Adapun tantangan yang dihadapi para perempuan dengan HIV, selain layanan yang belum mengangkat keterkaitan HIV dan kekerasan, layanan rujukan masih belum paham HIV serta pengetahuan tentang seks masih dianggap tabu.
Kendati berada dalam lingkaran dan kekerasan berlapis, di tengah perjuangan untuk berdamai dengan HIV dan melawan stigma, sejumlah perempuan dengan HIV tak menyerah dan terus menjalani hidup meskipun tidak mudah. Karena itu, IPPI merekomendasi pelaku kekerasan apalagi pemerkosaan dalam rumah tangga dan sampai terinfeksi HIV agar dihukum.
”HIV tidak identik dengan kematian dan bukan akhir dari segalanya,” ujar Baby yang membuat film ”Tak Lelah Melawan Stigma” (Tirelessly Fighting Stigma), yang mengangkat perjalanan hidup Baby selama 17 tahun sebagai penyandang HIV, memiliki anak yang negatif, serta bisa produktif dan bekerja di perusahaan swasta. IPPI juga pernah membuat buku yang mengibaratkan perempuan dengan HIV sebagai Kartini bernyawa sembilan.
PMI juga rentan terkena HIV
Selama ini, perempuan yang terkena HIV selalu dilekatkan dengan stigma negatif atau dikaitkan dengan moral dan perilaku keseharian. Padahal, perempuan yang mengalami penularan HIV justru kebanyakan bukan dari kelompok berisiko. Salah satunya, perempuan pekerja migran Indonesia (PMI)

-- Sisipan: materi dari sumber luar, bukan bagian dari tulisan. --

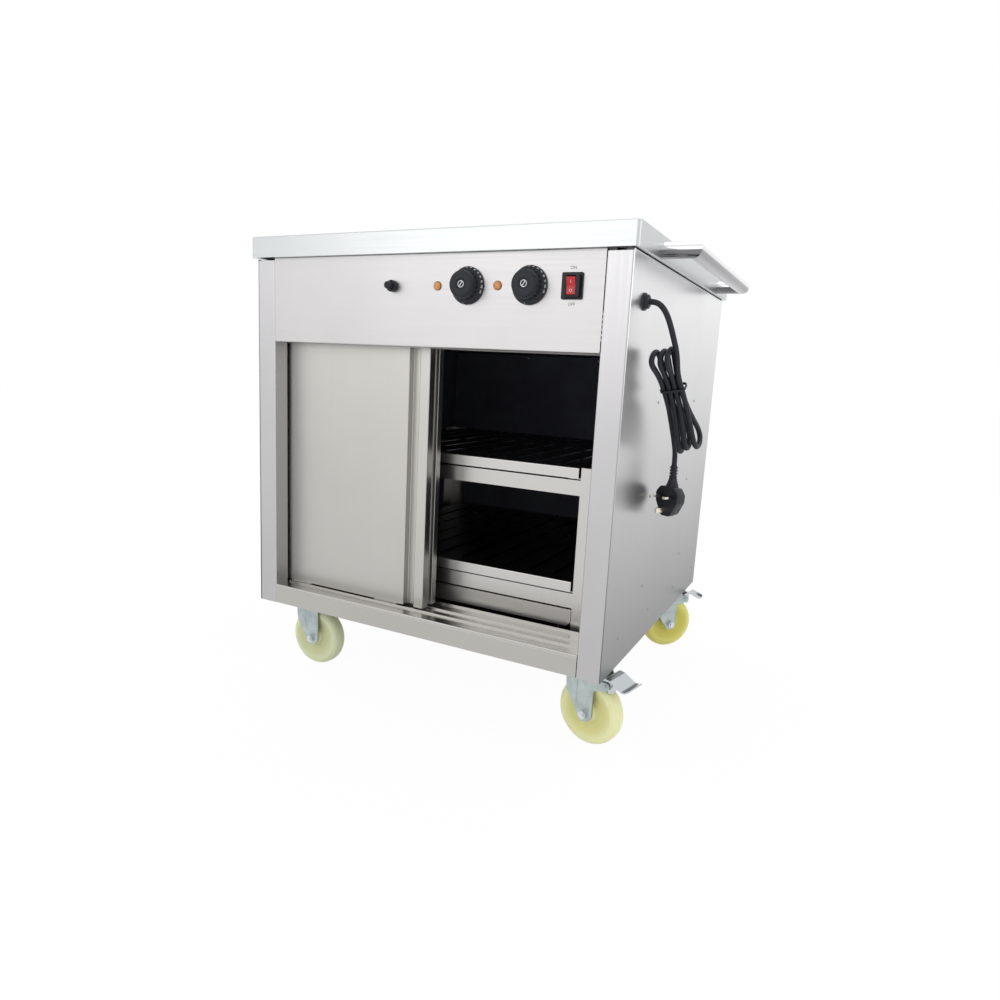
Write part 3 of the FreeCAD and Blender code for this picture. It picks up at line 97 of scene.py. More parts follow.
class Finish:
    """A material under construction: it adds nodes and links them by name."""

    def __init__(self, name):
        self.material = bpy.data.materials.new(name)
        self.material.use_nodes = True
        self.tree = self.material.node_tree
        self.shader = self.tree.nodes["Principled BSDF"]

    def add(self, kind, **settings):
        node = self.tree.nodes.new("ShaderNode" + kind)
        for key, value in settings.items():
            if hasattr(node, key):
                setattr(node, key, value)
            else:
                node.inputs[key.replace("_", " ")].default_value = value
        return node

    def set(self, socket, value):
        """A constant on one of the shader's own sockets."""
        self.shader.inputs[socket].default_value = value

    def link(self, source, target):
        self.tree.links.new(source, target)

    def grain(self, stretch, scale, detail=4.0):
        """Noise in object space. stretch squeezes each axis, so a small number draws it out."""
        place = self.add("TexCoord")
        mapping = self.add("Mapping")
        mapping.inputs["Scale"].default_value = stretch
        noise = self.add("TexNoise", Scale=scale, Detail=detail, Roughness=0.55)
        self.link(place.outputs["Object"], mapping.inputs["Vector"])
        self.link(mapping.outputs["Vector"], noise.inputs["Vector"])
        return noise.outputs["Fac"]

    def ramp(self, value, stops):
        ramp = self.add("ValToRGB")
        elements = ramp.color_ramp.elements
        while len(elements) < len(stops):
            elements.new(0.5)
        for element, (position, colour) in zip(elements, stops):
            element.position = position
            element.color = (*colour, 1.0)
        self.link(value, ramp.inputs["Fac"])
        return ramp.outputs["Color"]

    def map_range(self, value, start, end, low=0.0, high=1.0):
        """Map a value from start..end onto low..high."""
        span = self.add("MapRange")
        for socket, number in zip(("From Min", "From Max", "To Min", "To Max"), (start, end, low, high)):
            span.inputs[socket].default_value = number
        self.link(value, span.inputs["Value"])
        return span.outputs["Result"]

    def along(self, letter, space="Object"):
        """One coordinate of the shaded point, or of its normal."""
        place = self.add("TexCoord")
        split = self.add("SeparateXYZ")
        self.link(place.outputs[space], split.inputs["Vector"])
        return split.outputs[letter]

    def times(self, colour, number):
        """A colour made brighter or darker by a number."""
        scaled = self.add("VectorMath", operation="SCALE")
        self.link(colour, scaled.inputs["Vector"])
        self.link(number, scaled.inputs["Scale"])
        return scaled.outputs["Vector"]

    def radius(self, centre, axis):
        """Distance of a point from an axle, in object space."""
        place = self.add("TexCoord")
        arm = self.add("VectorMath", operation="SUBTRACT")
        arm.inputs[1].default_value = centre
        square = self.add("VectorMath", operation="CROSS_PRODUCT")
        square.inputs[1].default_value = axis
        reach = self.add("VectorMath", operation="LENGTH")
        self.link(place.outputs["Object"], arm.inputs[0])
        self.link(arm.outputs["Vector"], square.inputs[0])
        self.link(square.outputs["Vector"], reach.inputs[0])
        return reach.outputs["Value"]

    def colour(self, value, stops):
        self.link(self.ramp(value, stops), self.shader.inputs["Base Color"])

    def roughness(self, value, low, high):
        self.link(self.map_range(value, *NOISE_MIDDLE, low, high), self.shader.inputs["Roughness"])

    def bump(self, value, strength, distance):
        bump = self.add("Bump", Strength=strength, Distance=distance)
        self.link(value, bump.inputs["Height"])
        self.link(bump.outputs["Normal"], self.shader.inputs["Normal"])


def shade(colour, factor):
    return tuple(min(1.0, channel * factor) for channel in colour)


print("finish helper ready")

# %% [markdown]
# Brushed stainless steel is a mirror with thousands of fine scratches, all one way. The scratches
# are much longer than they are wide, so the noise is squeezed along the grain. A second, broad
# noise stands for handling marks and the slight waviness of thin sheet. Steel also mirrors what
# stands before it, which is less bright near the floor, so painted shade darkens its colour downwards.

# %% Brushed stainless steel
GRAIN_STRETCH = {"x": (2.0, 260.0, 260.0), "z": (260.0, 260.0, 2.0)}
SCRATCH_SCALE = 2.2
PAINTED_SHADE_FROM_EDGE = 1.0 * MM              # how quickly a shelf's front edge gives way to the painted shade on its top
BODY_TOP, BODY_FOOT = body_point(0, 0, 640).z, body_point(0, 0, 0).z


def brushed_steel(name, colour, grain, low, high, waves=0.35, painted_shade_at_foot=1.0, relief=0.10):
    """Steel of a colour at the top of the body, with painted shade that darkens it to a given share of that
    colour at its lower edge.
    """
    finish = Finish(name)
    scratches = finish.grain(GRAIN_STRETCH[grain], SCRATCH_SCALE, detail=3.0)
    clouds = finish.grain(EVEN, 5.0, detail=5.0)
    stops = [(0.30, shade(colour, 0.965)), (0.55, colour), (0.75, shade(colour, 1.02))]
    tones = finish.ramp(clouds, stops)
    # Painted shade: the colour darkens towards the bottom of the body, for the dimmer floor that the steel
    # mirrors.
    painted_shade_fade = finish.map_range(finish.along("Z"), BODY_FOOT, BODY_TOP, painted_shade_at_foot, 1.0)
    finish.link(finish.times(tones, painted_shade_fade), finish.shader.inputs["Base Color"])
    finish.roughness(scratches, low, high)
    mixed = finish.add("Math", operation="MULTIPLY_ADD")
    mixed.inputs[1].default_value = waves
    finish.link(clouds, mixed.inputs[0])
    finish.link(scratches, mixed.inputs[2])
    finish.bump(mixed.outputs["Value"], relief, 0.0004)
    finish.set("Metallic", 1.0)
    return finish.material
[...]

Anis Hidayah, Ketua Pusat Studi Migrasi, Migrant CARE, mengungkapkan perempuan PMI rentan saat proses migrasi, mulai dari sebelum berangkat, selama bekerja di negara tujuan, hingga pulang kampung.
Sebelum berangkat risiko terkena HIV, ketika menjadi tes kesehatan, yakni saat penggunaan jarum suntik bekas pakai atau tidak steril, apalagi tes sering dilakukan secara massal dan serentak. Ada juga karena dibujuk rayu untuk berhubungan seksual berisiko, rentan diperkosa oknum petugas Perusahaan Penempatan PMI (P3MI), calo, sponsor, dan lain sebagainya, serta melakukan hubungan seksual berisiko atas dasar suka sama suka.
Saat bekerja di luar negeri, perempuan berisiko tertular HIV karena melakukan perawatan kesehatan menggunakan jarum suntik tidak steril, diperkosa majikan atau jaringan calo, dilecehkan secara seksual oleh majikan, sesama buruh migran dari negara asal atau dari negara lain, serta menjadi korban perdagangan orang. Ketika pulang ada yang diperkosa selama perjalanan pulang atau berhubungan seksual berisiko dengan pasangannya yang lama ditinggalkan tanpa adanya kejelasan aktivitas seksual pasangan.
Sementara itu, perempuan dengan HIV/AIDS juga mengalami diskriminasi di di dunia kerja. Padahal, menurut Early Dewi Nuriana, ILO HIV/AIDS Project Officer, sudah ada rekomendasi ILO 200 terkait HIV/AIDS di dunia kerja, yang mengatur edukasi dan kebijakan nondiskriminasi, kerahasiaan status, akses layanan, dan pengobatan, kelanjutan hak kerja, dan akomodasi yang layak.
Dukungan dari berbagai pihak diharapkan semakin mendorong ODHA terus bekerja dan menjalani kehidupan yang berkualitas dan produktif. Hanya, hingga kini mitos, ketakutan dan kesalahpahaman tentang cara penularan HIV mengakibatkan adanya stigmatisasi, menghalangi perawatan dan pencegahan, serta mengancam hak asasi seseorang untuk bekerja.
Nurjannah Sulaiman, Kepala Subdit AIDS Direktorat Jenderal Pencegahan dan Pengendalian Penyakit, Kementerian Kesehatan berharap, isu HIV/AIDS tidak boleh tenggelam dan dihentikan pandemi Covid-19. ”Mengapa kekerasan dan kerentanan HIV/AIDS masih membelenggu perempuan, mungkin karena sosialisasi masih kurang, kampanye meredup. Ayo kita suarakan HIV bukan akhir dari segalanya,” katanya.